INSTRUCTIONS FOR THE TASK: Could you write out the opening lines of the data, word for word, stopping after the line that contains "with rounded edges."?

------ DATA EXTRACT ------

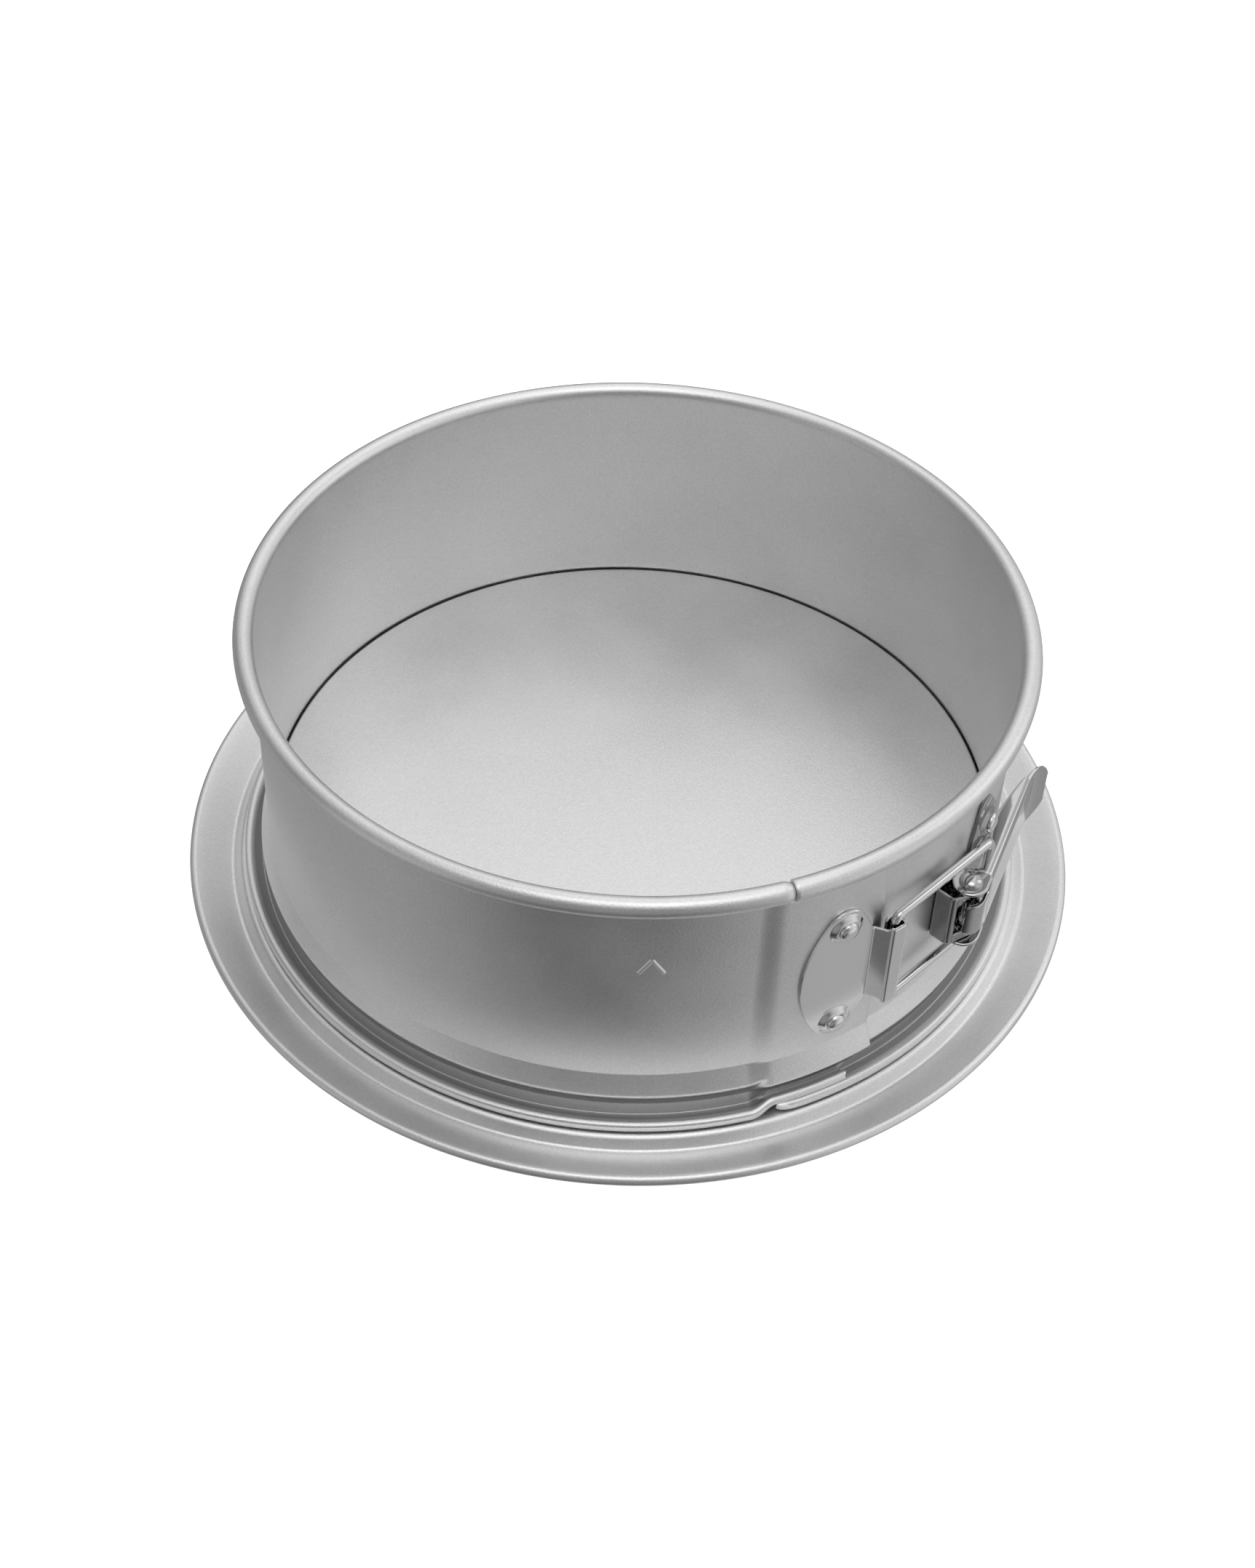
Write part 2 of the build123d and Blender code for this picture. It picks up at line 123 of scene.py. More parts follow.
class Shell:
    """Points and faces gathered from several closed shells into one piece."""

    def __init__(self):
        self.points, self.faces = [], []

    def add(self, points, faces):
        first = len(self.points)
        self.points += [tuple(p) for p in points]
        self.faces += [tuple(i + first for i in f) for f in faces]

    def sheet(self, grid, thickness, ring=False, pole=False, edge=0.6, flip=False,
              flat_ends=(False, False)):
        """A sheet of even thickness round a middle surface, with rounded edges.

        The grid is rows by columns of points. With ring, the columns close on themselves. With
        pole, the first row is closed over by a fan instead of being an edge. The flat ends are
        those of the first and the last column that are cut square.
        """
        grid = np.asarray(grid, float)
        rows, columns = grid.shape[:2]
        along_rows = np.gradient(grid, axis=0)
        if ring:
            along_columns = np.roll(grid, -1, 1) - np.roll(grid, 1, 1)
        else:
            along_columns = np.gradient(grid, axis=1)
        normal = np.cross(along_rows, along_columns)
        normal /= np.maximum(np.linalg.norm(normal, axis=2, keepdims=True), 1e-12)
        if flip:
            normal = -normal
        half = thickness / 2
        front, back = grid + normal * half, grid - normal * half
        points = list(front.reshape(-1, 3)) + list(back.reshape(-1, 3))
        size = rows * columns
        faces = []

        def quad(a, b, c, d):
            faces.append((d, c, b, a) if flip else (a, b, c, d))

        last = columns if ring else columns - 1
        for i in range(rows - 1):
            for j in range(last):
                k = (j + 1) % columns
                a, b = i * columns + j, (i + 1) * columns + j
                c, d = (i + 1) * columns + k, i * columns + k
                quad(a, b, c, d)
                quad(size + d, size + c, size + b, size + a)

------

FULL OUTPUT:
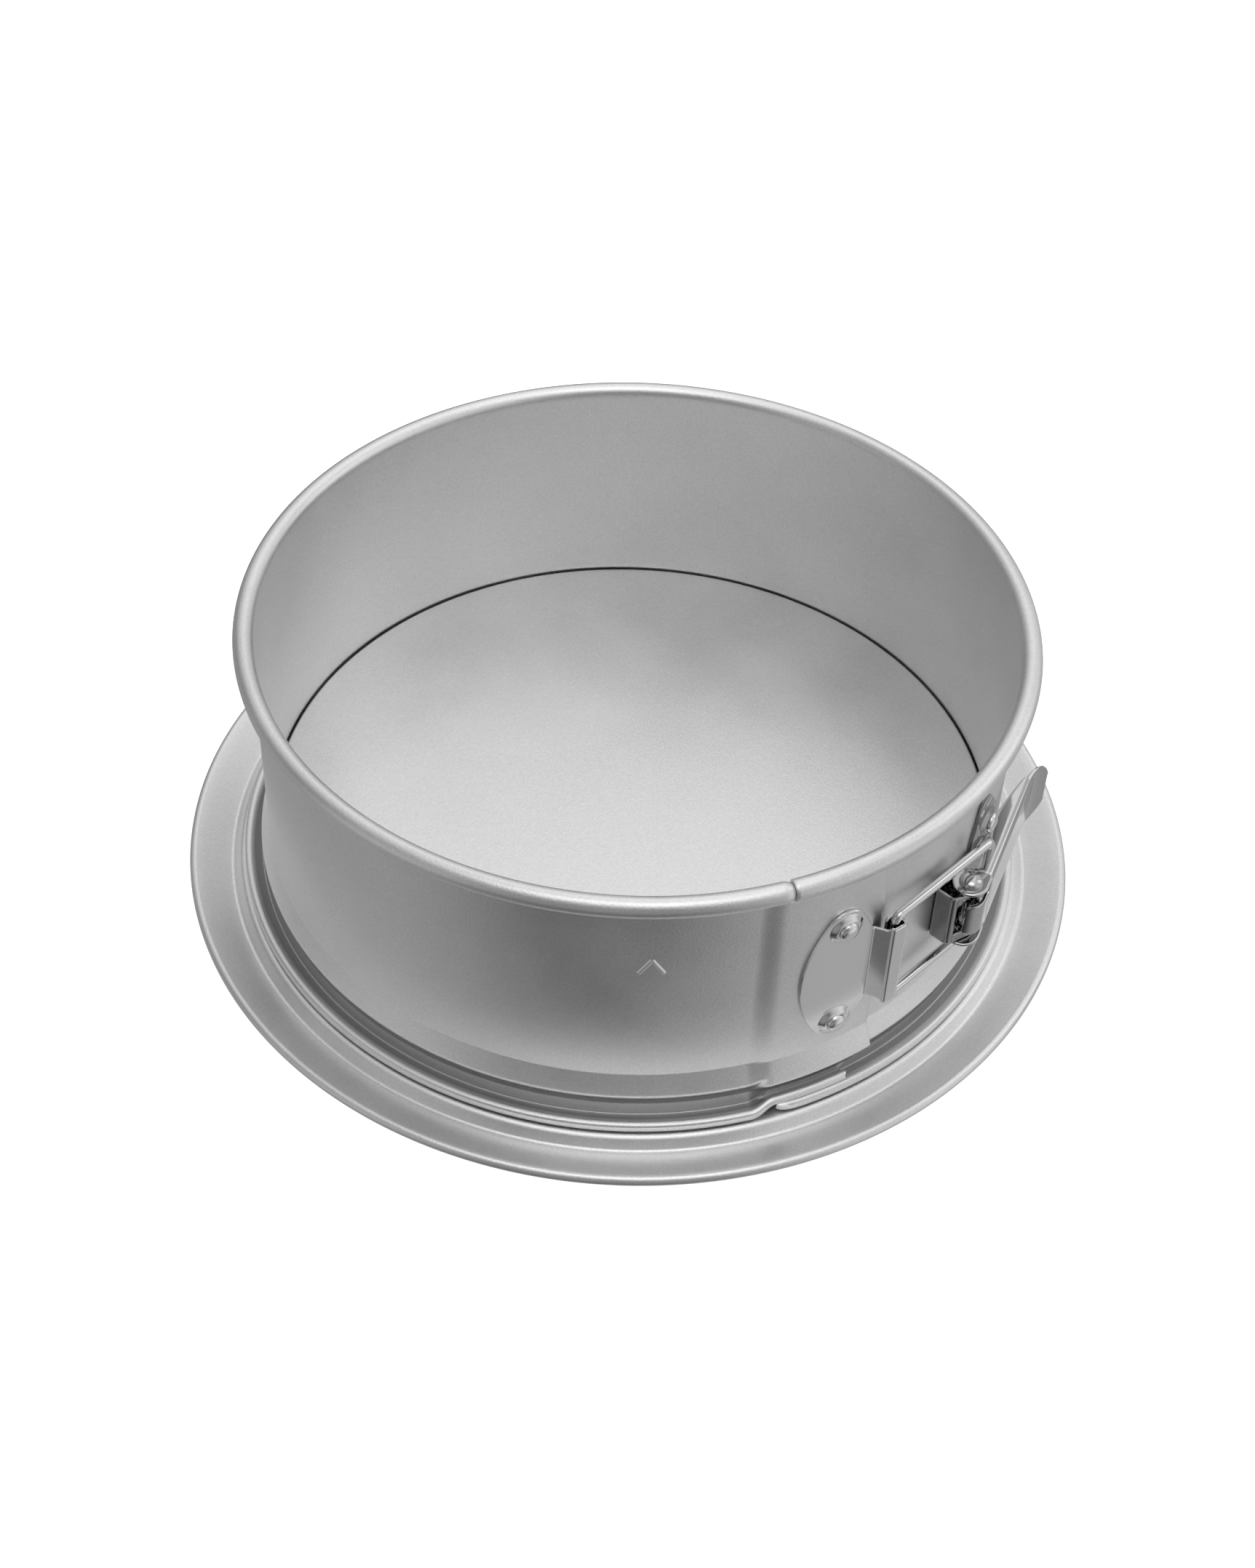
Write part 2 of the build123d and Blender code for this picture. It picks up at line 123 of scene.py. More parts follow.
class Shell:
    """Points and faces gathered from several closed shells into one piece."""

    def __init__(self):
        self.points, self.faces = [], []

    def add(self, points, faces):
        first = len(self.points)
        self.points += [tuple(p) for p in points]
        self.faces += [tuple(i + first for i in f) for f in faces]

    def sheet(self, grid, thickness, ring=False, pole=False, edge=0.6, flip=False,
              flat_ends=(False, False)):
        """A sheet of even thickness round a middle surface, with rounded edges.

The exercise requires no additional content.